Work to complete
From the listing below, copy every line with the word "update".

—————

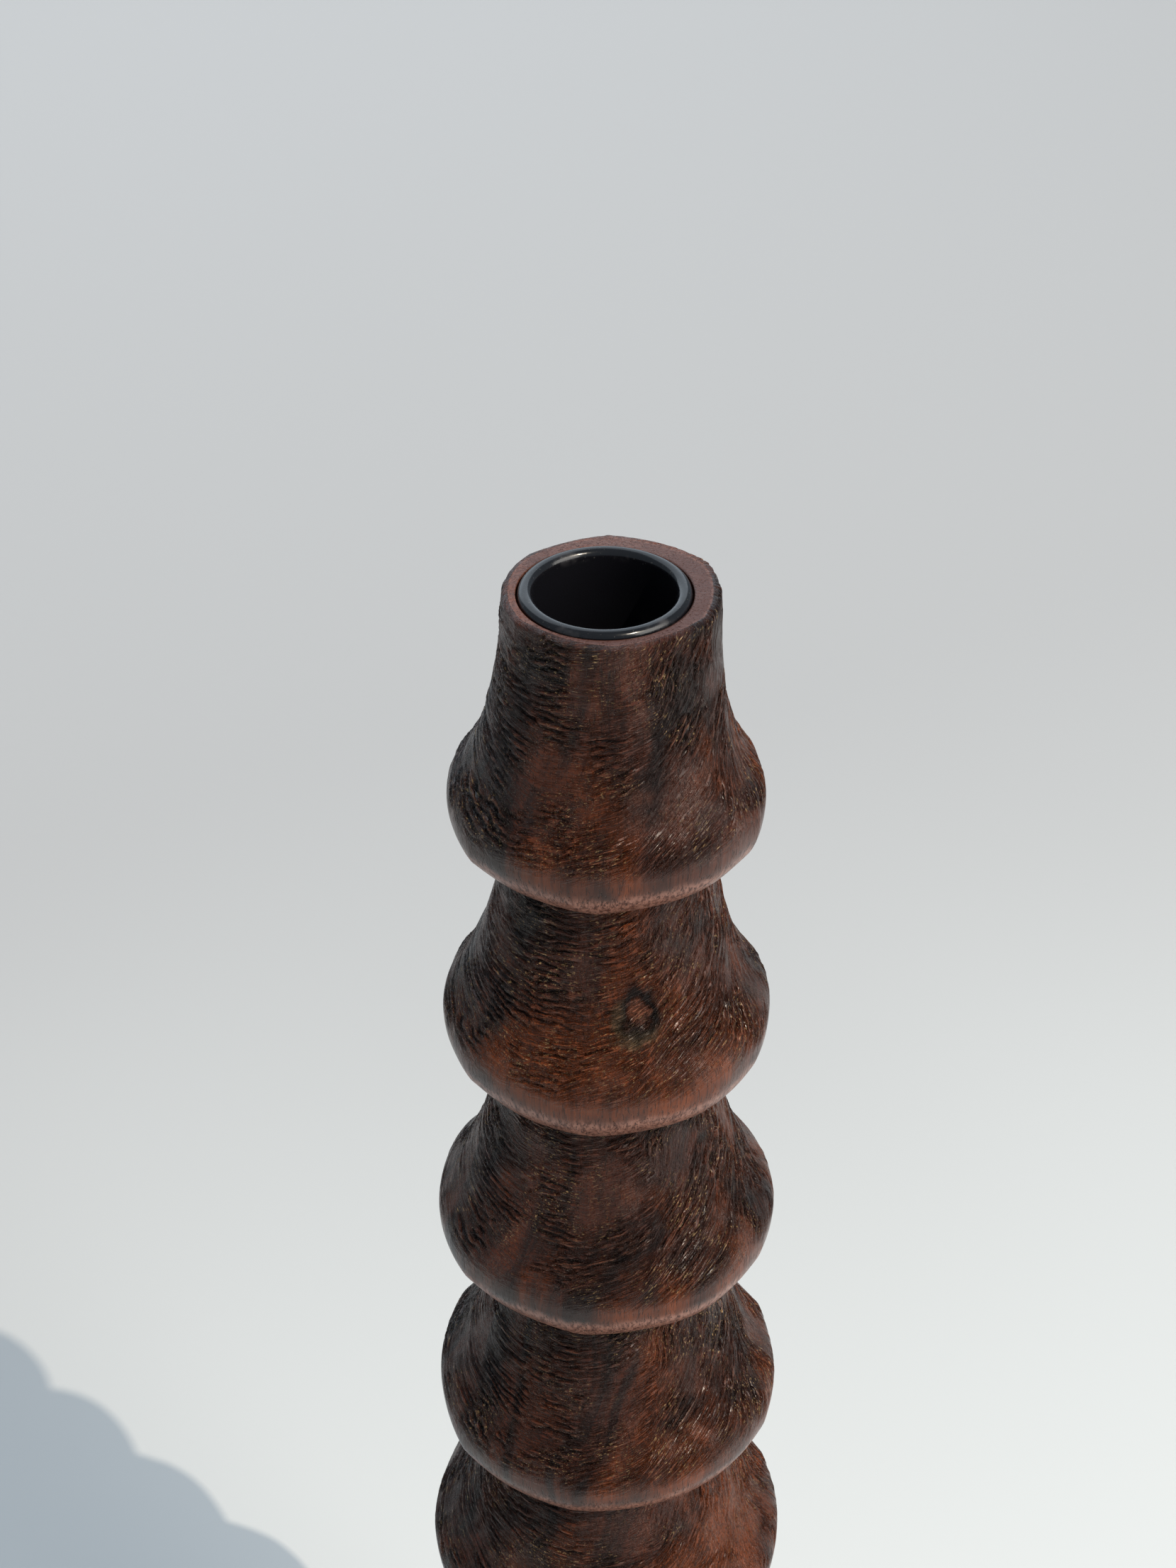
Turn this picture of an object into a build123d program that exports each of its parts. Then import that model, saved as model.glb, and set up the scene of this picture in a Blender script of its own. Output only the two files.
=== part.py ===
"""A tall candlestick: one turned spindle of bell-shaped tiers that widen towards the foot,
a drop-in metal candle cup with a curled rim, and a felt disc under the foot.

Millimetres, +Z up. The origin is the centre of the standing face, on the turning axis.
"""

from build123d import *

import os
from math import cos, radians, sin

os.makedirs("parts", exist_ok=True)

# ---------------------------------------------------------------- driving sizes
# The spindle
height = 420.0  # standing face to top face
tier_count = 9
top_tier_length = 50.0  # the top tier has a longer neck than the others
tier_shortening = 0.985  # each lower tier's length over the one above it
top_bulge_radius = 27.8  # widest radius of the top tier
second_bulge_radius = 29.7  # widest radius of the tier below it
foot_bulge_radius = 46.4  # widest radius of the lowest tier
neck_share = 0.603  # a neck's radius over its own tier's bulge radius
top_border = 3.7  # wood left round the cup at the top face
foot_face_radius = 35.0  # flat wood that the stick stands on

# How a tier's side runs, as shares of the tier's length from its top
early_rise = 0.285  # where the side has gone a quarter of the way from neck to bulge
late_rise = 0.605  # where it has gone three quarters of the way
bulge_drop = 0.755  # where the bulge is widest
neck_flare = 9.0  # degrees that the side leans out where it leaves the neck
top_early_rise = 0.43
top_late_rise = 0.67
top_bulge_drop = 0.79
top_neck_flare = 3.0

crease_fillet = 0.5  # hollow corner between an underside and the neck below it
top_edge_fillet = 0.5

# The candle cup
mouth_radius = 11.8  # takes a 22 mm taper candle
cup_wall = 0.8
cup_depth = 24.0  # rim's crown to the inside of the floor
cup_floor_bend = 2.0  # inside radius where the wall turns into the floor
rim_width = 2.5  # the curl's outside diameter
rim_curl_turn = 270.0  # degrees that the sheet is curled through
rim_proud = 0.9  # how far the curl's crown stands above the top face
cup_offset_x = -0.45  # the bore was drilled by eye, a little off the axis
cup_offset_y = -0.3

# Fits
bore_clearance = 0.25  # radial, cup wall to bore
rim_clearance = 0.3  # radial, curl to counterbore
seat_clearance = 0.05  # curl to the ledge that it sits on
floor_clearance = 1.0  # cup's underside to the bore's bottom

# The felt
felt_thickness = 1.5
felt_margin = 2.0  # wood left showing round the felt

# ---------------------------------------------------------------- derived sizes
rim_bend = rim_width / 2
rim_center_radius = mouth_radius + rim_bend
rim_radius = mouth_radius + rim_width
cup_radius = mouth_radius + cup_wall
cup_crown_z = height + rim_proud
rim_center_z = cup_crown_z - rim_bend
cup_inside_z = cup_crown_z - cup_depth
cup_bottom_z = cup_inside_z - cup_wall
outside_bend = cup_floor_bend + cup_wall

bore_radius = cup_radius + bore_clearance
bore_bottom_z = cup_bottom_z - floor_clearance
counterbore_radius = rim_radius + rim_clearance
ledge_z = rim_center_z - rim_bend - seat_clearance
top_face_radius = counterbore_radius + top_border

wood_bottom_z = felt_thickness
lower_span = height - wood_bottom_z - top_tier_length
lower_shares = [tier_shortening**i for i in range(tier_count - 1)]
lower_lengths = [lower_span * share / sum(lower_shares) for share in lower_shares]
tier_lengths = [top_tier_length] + lower_lengths

bulge_step = (foot_bulge_radius - second_bulge_radius) / (tier_count - 2)
lower_bulges = [second_bulge_radius + bulge_step * i for i in range(tier_count - 1)]
bulge_radii = [top_bulge_radius] + lower_bulges
neck_radii = [top_face_radius] + [neck_share * bulge for bulge in lower_bulges]
under_radii = neck_radii[1:] + [foot_face_radius]
tier_tops = [height - sum(tier_lengths[:i]) for i in range(tier_count)]


# ---------------------------------------------------------------- the spindle
def tier_side(index):
    """Adds one tier's side to the open outline: a hollow flank, the bulge, a round underside."""
    top = tier_tops[index]
    length = tier_lengths[index]
    neck = neck_radii[index]
    bulge = bulge_radii[index]
    under = under_radii[index]
    early, late, drop, flare = early_rise, late_rise, bulge_drop, neck_flare
    if index == 0:
        early, late, drop, flare = top_early_rise, top_late_rise, top_bulge_drop, top_neck_flare
    bulge_z = top - drop * length
    Spline(
        (neck, top),
        (0.75 * neck + 0.25 * bulge, top - early * length),
        (0.25 * neck + 0.75 * bulge, top - late * length),
        (bulge, bulge_z),
        tangents=[(sin(radians(flare)), -cos(radians(flare))), (0, -1)],
    )
    EllipticalCenterArc(
        (under, bulge_z),
        bulge - under,
        (1 - drop) * length,
        start_angle=-90,
        arc_size=90,
    )


with BuildPart() as column:
    with BuildSketch(Plane.XZ):
        with BuildLine():
            Polyline(
                (neck_radii[0], height),
                (0, height),
                (0, wood_bottom_z),
                (foot_face_radius, wood_bottom_z),
            )
            for tier in range(tier_count):
                tier_side(tier)
        make_face()
    revolve(axis=Axis.Z)
    # the hollow corners where a tier's underside meets the next neck
    for crease_z in tier_tops[1:]:
        rings = column.edges().filter_by_position(Axis.Z, crease_z - 0.001, crease_z + 0.001)
        fillet(rings, radius=crease_fillet)
    fillet(column.edges().group_by(Axis.Z)[-1], radius=top_edge_fillet)
    # the stepped bore for the cup
    with Locations((cup_offset_x, cup_offset_y, height)):
        CounterBoreHole(
            radius=bore_radius,
            counter_bore_radius=counterbore_radius,
            counter_bore_depth=height - ledge_z,
            depth=height - bore_bottom_z,
        )
column.part.label = "column"
export_step(column.part, "parts/column.step")


# ---------------------------------------------------------------- the candle cup
cup_plane = Plane(
    origin=(cup_offset_x, cup_offset_y, 0),
    x_dir=(1, 0, 0),
    z_dir=(0, -1, 0),
)
cup_axis = Axis((cup_offset_x, cup_offset_y, 0), (0, 0, 1))

with BuildPart() as candle_cup:
    # wall and floor, with a round bend between them
    with BuildSketch(cup_plane):
        with BuildLine():
            Line((0, cup_bottom_z), (cup_radius - outside_bend, cup_bottom_z))
            JernArc(
                (cup_radius - outside_bend, cup_bottom_z), (1, 0), outside_bend, 90
            )
            Line((cup_radius, cup_bottom_z + outside_bend), (cup_radius, rim_center_z))
            Line((cup_radius, rim_center_z), (mouth_radius, rim_center_z))
            Line((mouth_radius, rim_center_z), (mouth_radius, cup_inside_z + cup_floor_bend))
            JernArc(
                (mouth_radius, cup_inside_z + cup_floor_bend), (0, -1), cup_floor_bend, -90
            )
            Line((mouth_radius - cup_floor_bend, cup_inside_z), (0, cup_inside_z))
            Line((0, cup_inside_z), (0, cup_bottom_z))
        make_face()
    revolve(axis=cup_axis)
    # the rim: the sheet goes on upwards and is curled outwards and back under
    with BuildSketch(cup_plane):
        with BuildLine():
            inner_bend = rim_bend - cup_wall
            outer = CenterArc((rim_center_radius, rim_center_z), rim_bend, 180, -rim_curl_turn)
            inner = CenterArc((rim_center_radius, rim_center_z), inner_bend, 180, -rim_curl_turn)
            Line(outer @ 0, inner @ 0)
            Line(outer @ 1, inner @ 1)
        make_face()
    revolve(axis=cup_axis)
candle_cup.part.label = "candle_cup"
export_step(candle_cup.part, "parts/candle_cup.step")


# ---------------------------------------------------------------- the felt
with BuildPart() as foot_felt:
    with BuildSketch(Plane.XY):
        Circle(foot_face_radius - felt_margin)
    extrude(amount=felt_thickness)
foot_felt.part.label = "foot_felt"
export_step(foot_felt.part, "parts/foot_felt.step")
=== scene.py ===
"""A tall turned candlestick with rasped bell-shaped tiers, a black drop-in candle cup and a felt
foot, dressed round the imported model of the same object. Lengths are metres, and +Z is up."""

import math

import bpy
import numpy as np
from mathutils import Matrix, Vector


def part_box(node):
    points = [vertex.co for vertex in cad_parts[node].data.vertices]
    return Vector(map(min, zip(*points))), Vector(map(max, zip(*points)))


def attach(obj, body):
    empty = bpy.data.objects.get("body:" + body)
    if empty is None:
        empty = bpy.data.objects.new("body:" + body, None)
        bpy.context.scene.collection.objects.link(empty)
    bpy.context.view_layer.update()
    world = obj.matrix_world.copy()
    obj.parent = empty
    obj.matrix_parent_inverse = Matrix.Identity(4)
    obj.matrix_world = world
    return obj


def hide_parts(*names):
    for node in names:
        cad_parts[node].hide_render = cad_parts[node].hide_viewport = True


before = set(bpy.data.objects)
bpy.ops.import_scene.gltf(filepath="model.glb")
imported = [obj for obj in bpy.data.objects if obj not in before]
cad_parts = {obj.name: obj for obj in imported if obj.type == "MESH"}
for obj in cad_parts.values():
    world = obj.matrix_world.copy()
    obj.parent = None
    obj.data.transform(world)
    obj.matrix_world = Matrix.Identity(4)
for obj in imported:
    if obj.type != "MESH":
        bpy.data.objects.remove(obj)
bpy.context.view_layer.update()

bl_info = {
    "name": "Rasped Candlestick",
    "version": (1, 0, 0),
    "blender": (4, 5, 0),
    "location": "3D View > Sidebar > Candlestick",
    "description": "Dresses a turned candlestick with rasped wood, a lacquered cup and felt",
    "category": "Object",
}

MM = 0.001
COLUMN, CUP, FELT = "column", "candle_cup", "foot_felt"
STICK_BODY = "stick"
FACE_ROWS, SINK_ROWS, BORE_ROWS = 9, 5, 10  # rows across the top face, down the counterbore and the bore
TOP_LEAN = (0.8 * MM, 0.6 * MM, 0.0)  # how far the neck leans at the top face
FOOT_HOLD = 2.0 * MM  # keeps the lumps of the widest tier inside its turned size
FIRST_SEED = 10
FELT_AROUND, FELT_SEED, FELT_LUMPS = 360, 77, 0.5 * MM
KNOT_TIER, KNOT_SHARE, KNOT_TURN, KNOT_SIZE = 2, 0.58, math.radians(13), 3.7 * MM
WORN_EDGE = 1.0 * MM  # how much of the neck's top edge is worn round
LEAN_REACH = 34 * MM  # how far below the top face the neck starts to lean
SLANT_MIDDLE, SLANT_SWING, SLANT_CHANCE = 0.36, 0.72, 0.14  # of the rasp marks, in radians
SUN_TOWARD = (0.713, -0.701, math.tan(math.radians(49.1)))
SUN_STRENGTH, SUN_ANGLE, SUN_COLOR = 1.9, math.radians(0.6), (1.0, 0.88, 0.72)
SKY_STRENGTH, SKY_COLOR = 0.33, (0.70, 0.86, 1.0, 1)
SOFTBOXES = {  # where each stands, its width, its watts and its colour
    "side_softbox": ((1.35, -0.75, 1.25), 1.3, 22.0, (1.0, 0.96, 0.9)),
    "back_softbox": ((-0.35, 1.5, 1.45), 2.4, 22.0, (0.8, 0.9, 1.0)),
}
SOFTBOX_TARGET = (0, 0, 0.3)
CAMERA_EYE = (-3.3 * MM, -368.1 * MM, 222.8 * MM)  # its height counts from the top face
CAMERA_PITCH, CAMERA_ROLL, CAMERA_LENS = 0.617, -0.0036, 60.67
# the floor's far colour is darker as painted shade, the falloff of light away from the lamps
FLOOR_HALF, FLOOR_NEAR, FLOOR_FAR = 3.0, (0.735, 0.755, 0.755, 1), (0.485, 0.485, 0.49, 1)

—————

Exercise answer
    bpy.context.view_layer.update()
bpy.context.view_layer.update()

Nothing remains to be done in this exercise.